"""
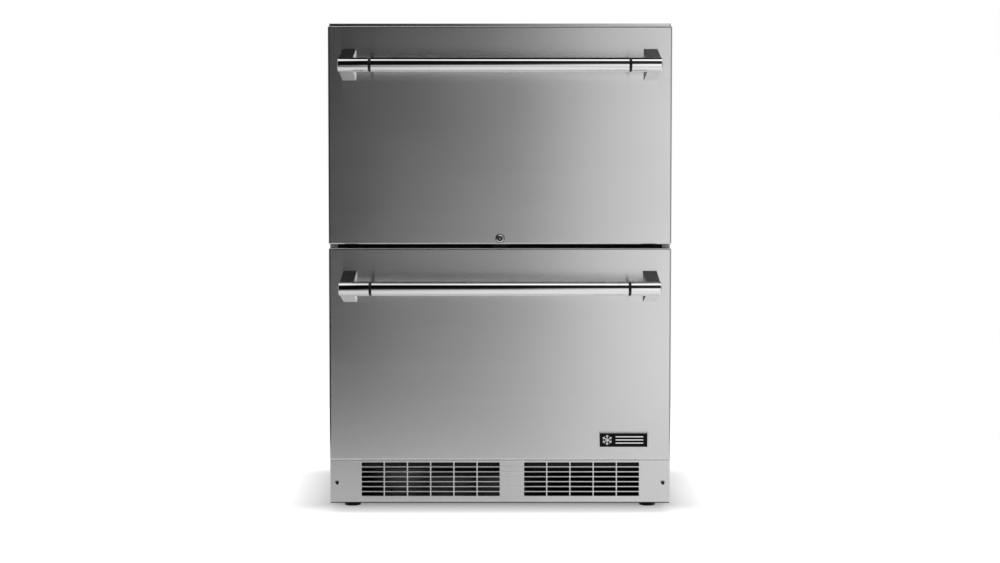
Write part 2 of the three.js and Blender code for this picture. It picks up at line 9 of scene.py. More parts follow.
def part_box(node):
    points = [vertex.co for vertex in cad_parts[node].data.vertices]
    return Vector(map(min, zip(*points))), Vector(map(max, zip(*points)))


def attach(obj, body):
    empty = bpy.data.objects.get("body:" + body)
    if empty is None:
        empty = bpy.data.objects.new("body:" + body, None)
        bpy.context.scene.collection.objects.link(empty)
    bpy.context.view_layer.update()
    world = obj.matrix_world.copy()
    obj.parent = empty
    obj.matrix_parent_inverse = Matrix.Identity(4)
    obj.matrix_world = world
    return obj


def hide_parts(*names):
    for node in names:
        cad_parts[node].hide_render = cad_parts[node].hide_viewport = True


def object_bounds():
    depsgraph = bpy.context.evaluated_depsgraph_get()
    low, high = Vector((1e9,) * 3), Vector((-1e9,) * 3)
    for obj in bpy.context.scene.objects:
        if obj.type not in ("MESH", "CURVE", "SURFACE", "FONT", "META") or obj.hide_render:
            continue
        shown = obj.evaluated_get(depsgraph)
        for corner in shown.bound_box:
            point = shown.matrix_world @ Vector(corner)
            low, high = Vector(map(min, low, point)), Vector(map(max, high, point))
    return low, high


MM = 0.001
LEVELS = ("upper", "lower")
SIDES = (("left", -1), ("right", 1))

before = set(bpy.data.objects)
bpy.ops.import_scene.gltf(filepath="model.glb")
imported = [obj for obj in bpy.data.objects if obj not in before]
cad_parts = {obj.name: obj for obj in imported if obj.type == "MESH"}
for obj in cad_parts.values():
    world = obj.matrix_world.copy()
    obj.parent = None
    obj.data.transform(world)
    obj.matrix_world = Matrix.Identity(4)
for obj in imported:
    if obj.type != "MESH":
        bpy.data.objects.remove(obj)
CAD_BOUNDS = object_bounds()
SCENE = bpy.context.scene


# ---- node helpers

def node_tree(material):
    material.use_nodes = True
    tree = material.node_tree
    return tree, tree.nodes["Principled BSDF"]


def add_node(tree, kind, **values):
    node = tree.nodes.new(kind)
    for key, value in values.items():
        setattr(node, key, value)
    return node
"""
**EXERCISE PROMPT:**
Reproduce verbatim only the segment of the listing bounded by the line containing "low, high = Vector((1e9,)" and the line containing "for corner in", with both boundary lines included.

**SOLVED PROBLEM:**
    low, high = Vector((1e9,) * 3), Vector((-1e9,) * 3)
    for obj in bpy.context.scene.objects:
        if obj.type not in ("MESH", "CURVE", "SURFACE", "FONT", "META") or obj.hide_render:
            continue
        shown = obj.evaluated_get(depsgraph)
        for corner in shown.bound_box:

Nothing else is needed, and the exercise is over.